We parked in Woodland which consisted of a church, two houses and a postbox in the middle of nowhere. This a secluded part of the Lakes with a maze of quiet narrow lanes. The postbox gets a quirky mention by Wainwright as where he “posted his 1972-3 tax return” 

Green tracks through the thankfully dead bracken soon had us by the modern cairn on Yew Bank, 207m, and then a more ancient doughnut-shaped cairn to the East. We had fun plotting Imaginary paths along the ridge to Fisher High and then down into bog before a surprisingly steep climb up to Beacon Fell, 255m. There was a pleasant lady in-situ at the cairn, she was on a mission to check on their holiday caravan after the storms but couldn’t resist a quick fell top. Sign of a true walker.

Summit of Beacon Fell with Coniston Water below.

Summit of Beacon Fell with Coniston Water below.

Dow Crag and Coniston Old Man.

Dow Crag and Coniston Old Man in the distance.

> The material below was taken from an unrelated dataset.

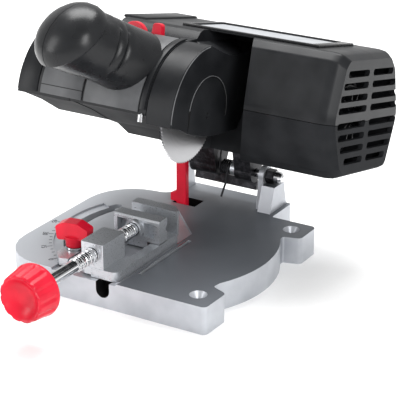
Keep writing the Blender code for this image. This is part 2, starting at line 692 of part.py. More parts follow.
def build_blade():
    teeth = 90
    outline = []
    for i in range(teeth):
        outline.append(polar(ARBOR, BLADE_RADIUS - 0.8, 360.0 * i / teeth))
        outline.append(polar(ARBOR, BLADE_RADIUS, 360.0 * (i + 0.25) / teeth))
    blade = prism("blade", outline, "X", BLADE_X - BLADE_THICK / 2, BLADE_X + BLADE_THICK / 2)
    cut(blade, cylinder("blade_bore", (BLADE_X - 4.0, *ARBOR), (1, 0, 0), 4.1, 8.0, 24))
    return complete_head(blade, "saw_blade", "blade_steel", arbor_point())


def drive_part(name, x, centre, profile, material_name, bore=None, segments=24):
    part = turned(name, (x, *centre), (1, 0, 0), profile, segments, bore)
    pivot = head_point(x, *centre)
    return complete_head(part, name, material_name, pivot)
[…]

Striding towards Beacon Tarn, Wool Knott and Blawith Knott.

Lunch spot.

Lunch spot.

Throughout the morning we’ve had hazy views of the Coniston Fells and Water, and southwards to Morecambe Bay. Lunch was taken by the beach on Beacon Tarn. To complete our circuit over Wool Knot, Tottlebank Height and Blawith Knott more inspired use of sheep trods was needed. On the last summit, it was increasingly cold and the light was fading so we dropped to Lang Tarn and took a compass bearing straight down a troublesome hillside to Woodland, each man for himself.

Arduous tramping.

Arduous tramping.

Looking back to Beacon Fell.

Looking back to Beacon Fell.

We both agreed this was a perfect and remote miniature Fell walk, a great little adventure, though I think Sir Hugh was itching to run it again. Apart from Beacon Fell, I suspect few people venture into these fells which is a shame,     6.5 miles and 700m ascent.